The problem with viewing China from the outside is that it’s hard to find an appropriate lens. The American perspective certainly doesn’t prepare somebody for today’s China, but neither does the Soviet experience. And perhaps a move from the Soviet Union to the United States makes it particularly hard to grasp the strange entity that is today’s China. “Totalitarianism” is not the right word; China’s current form of authoritarianism is a world apart from Mao or Stalin. “Whatnot” might be more useful—when Brin speaks of China’s strides against “poverty and whatnot,” he touches on the great gray zone that has occupied the energies of most citizens over the past two decades. The whatnot includes vastly improved literacy, unprecedented freedom of movement, the ability to start businesses and change jobs, and the sudden availability of cell phones and Internet. But it does not include political freedom by any definition of the term. This is one reason why China is such a difficult place to do business, or even to analyze accurately: it’s hard to define what it is, and even harder to tell where it’s going.
It’s also a challenge to track progress and figure out the role of a company like Google, especially in restricted form. After I heard about the closing of the Chinese site, I called a former student named Willy; back in the mid-nineties I taught him English. Willy’s parents are illiterate farmers from Sichuan province, deep in the interior, but their son excelled as a student, won a college scholarship, and then migrated to the southeast. Nowadays he lives in the booming coastal city of Wenzhou, where he teaches at a private school and earns an excellent salary. He’s also extremely well informed by provincial standards. He reads the Chinese press, and he listens to the BBC and Voice of America on shortwave radio. He’s much more intellectually active and questioning than the average young Chinese, but there are plenty of others like him, who know how to skirt the Chinese firewall when they need to. These people constantly find and evaluate new sources of information, and they recognize that no single outlet is perfect. In the past, Willy used both Google and Baidu, the most popular search engine in China.
When I called, Willy told me that he was upset about Google’s closing, because even the censored version had benefits. “For people who know a little bit of English, I think it’s a big problem,” he said. “If I want to do a search that uses some English phrase, I always use Google. When I do Baidu it comes out with nothing useful for me. But Google will find something. For example, recently I googled [former premier] ‘Jiang Zemin’ and there were a lot of articles, and many of them were sensitive. But when I did Baidu, I got nothing.” He continued, “If Google leaves the Chinese market, then Baidu will be number one. There’s no competition, and that’s not a good thing. If Baidu is here with Google, they will compete against each other; they’ll have better service.”
He said that most of his friends and colleagues don’t understand the issues behind Google’s closing, because the real reasons haven’t been reported in the Chinese press. “Some people think that Google did something with pornography,” Willy said. “I’ve heard that from many people, including one of my fellow teachers here. He said that Google did not control the pornography, which made the Chinese government angry.
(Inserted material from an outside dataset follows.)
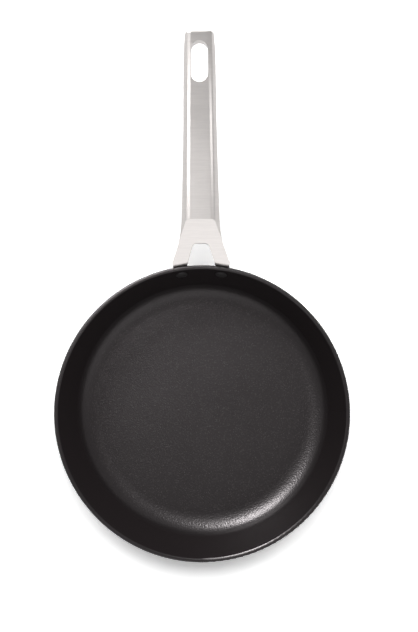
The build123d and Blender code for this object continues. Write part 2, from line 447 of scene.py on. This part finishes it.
@dataclass(frozen=True)
class SteelFinish:
    """Stainless steel, brushed along one lay and then satin polished."""

    name: str
    colour: Colour
    lay: Lay
    roughness: float
    pitch: float
    line_length: float
    grain_depth: float
    shade_range: Range = (0.3, 0.7)
    streak_share: float = 0.06
    streak_roughness: float = 0.02
    mottle_patch: float = 35.0 * MILLIMETRE
    mottle_roughness: float = 0.008
    # Lighter edges: partly polish and wear, partly a painted highlight on the edges
    worn_and_glint_width: float = 0.6 * MILLIMETRE
    worn_and_glint_gain: float = 1.05
    turned_reach: float = 50.0 * MILLIMETRE
    grip_slope: float = 8.0

    def material(self) -> bpy.types.Material:
        """Returns the steel's material."""
        material, sheet, shader = new_material(self.name)
        place = surface_place(sheet)
        if self.lay is Lay.TURNED:
            lines = turned_place(sheet, place, self.turned_reach)
        else:
            lines = crossed_place(sheet, place, self.grip_slope)
        grain = BrushGrain().place(sheet, Place=lines, Pitch=self.pitch, Length=self.line_length)
        mottle = Mottle().place(sheet, Place=place, Patch=self.mottle_patch)
        worn_and_glint = WornEdgeAndGlint().place(sheet, Width=self.worn_and_glint_width)
        streak = sheet.ramp(grain.outputs["Shade"], *self.shade_range)

        body = sheet.blend(streak, toned(self.colour, 1.0 - self.streak_share), self.colour)
        # Edge colour made lighter: partly polished, worn steel, partly a painted highlight on the
        # edges
        worn_and_glint_colour = toned(self.colour, self.worn_and_glint_gain)
        sheet.feed(shader.inputs["Base Color"], sheet.blend(worn_and_glint.outputs["Mask"], body, worn_and_glint_colour))
        sheet.feed(shader.inputs["Metallic"], 1.0)

        smooth = self.roughness - self.mottle_roughness
        matt = self.roughness + self.mottle_roughness
        uneven = sheet.between(mottle.outputs["Value"], smooth, matt)
        from_middle = sheet.math("SUBTRACT", streak, HALF)
        grained = sheet.math("MULTIPLY_ADD", from_middle, self.streak_roughness, uneven)
        sheet.feed(shader.inputs["Roughness"], grained)
        add_relief(sheet, shader, grain.outputs["Height"], self.grain_depth)
        return material


@dataclass(frozen=True)
class CoatFinish:
    """Black coat of the rivets: a thin spray over a smooth head."""

    name: str
    colour: Colour
    roughness: float
    grain: float
    grain_depth: float
    shade_range: Range = (0.35, 0.65)
    pale_gain: float = 1.3
    pale_roughness: float = 0.08
    # Lighter edges: partly worn coat, partly a painted highlight on the rounded edges
    worn_and_glint_width: float = 0.4 * MILLIMETRE
    worn_and_glint_gain: float = 2.2

    def material(self) -> bpy.types.Material:
        """Returns the coat's material."""
        material, sheet, shader = new_material(self.name)
        pebble = Pebble().place(sheet, Place=surface_place(sheet), Grain=self.grain)
        worn_and_glint = WornEdgeAndGlint().place(sheet, Width=self.worn_and_glint_width)
        uneven = sheet.ramp(pebble.outputs["Shade"], *self.shade_range)
        body = sheet.blend(uneven, self.colour, toned(self.colour, self.pale_gain))
        # Edge colour made lighter: partly worn coat, partly a painted highlight on the edges
        bare_and_glint_colour = toned(self.colour, self.worn_and_glint_gain)
        sheet.feed(shader.inputs["Base Color"], sheet.blend(worn_and_glint.outputs["Mask"], body, bare_and_glint_colour))
        matt = self.roughness + self.pale_roughness
        sheet.feed(shader.inputs["Roughness"], sheet.between(uneven, self.roughness, matt))
        add_relief(sheet, shader, pebble.outputs["Height"], self.grain_depth)
        return material


@dataclass(frozen=True)
class BowlZones:
    """Masks of the bowl's zones, 1 inside the zone and 0 outside it."""

    outside: Socket
    base: Socket
    textured: Socket
    grainy: Socket
    leaning: Socket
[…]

He’s a teacher; he’s educated. Quite often he used Google in the past.” Willy said that these misunderstandings are common, and I heard the same thing when I contacted other friends in the provinces. One college instructor in Chongqing told me that frankly he had no idea why Google had left. “Is it because of intellectual property rights?” he asked. “Or is it because Google is a U.S. government-supported company?”
Such confusion means it’s hard for Google to make an effective statement, and it’s even harder for a Chinese citizen to figure out his role in the great gray zone. Most individuals have learned to maintain a narrow focus, trying to improve their own lives without worrying about the bigger picture. Even somebody like Willy, who has become skilled at negotiating the different forms of available information, generally avoids any kind of political activity. In the decade that I’ve known him, there’s been only one exception: a few years ago, he anonymously faxed a provincial television station to report a leak in the education bureau’s standardized high-school entrance exam. The leak had led to widespread cheating, but because of Willy’s tip, the TV station ran an exposé that inspired a crackdown on corruption in the local education system. But other than that single moment of activism, Willy has by choice remained completely uninvolved. I have no idea if that will change in the future, just as I have no idea when China’s political system will start to shift, or when the government will begin to relax its control over information. But I sense that inevitably it will happen, and whenever it does, Google probably will not be well positioned to play a significant role in the process.
As a personal decision, Google’s stance toward China is admirable, because the company turned down profits in order to make a statement. And it’s an effective way for Sergey Brin to express valuable lessons that he learned during the past in the Soviet Union. But his statement might have less relevance to the China of today and especially to the China of tomorrow. It reflects a frustration that is common among more idealistic foreigners, who have always hoped to provide a guiding light to the Reform years. By now it’s obvious that the Chinese reality is far murkier—all that whatnot, the great gray zone of personal improvement without political advancement. And the country has shown a strong and stubborn tendency to resist following any political model imported from abroad. Outsiders might have a great deal of influence, but it’s often indirect; foreigners can provide key tools, but the Chinese are determined to figure out how to use them on their own. And now, when it comes to the Internet, there’s one less tool out there.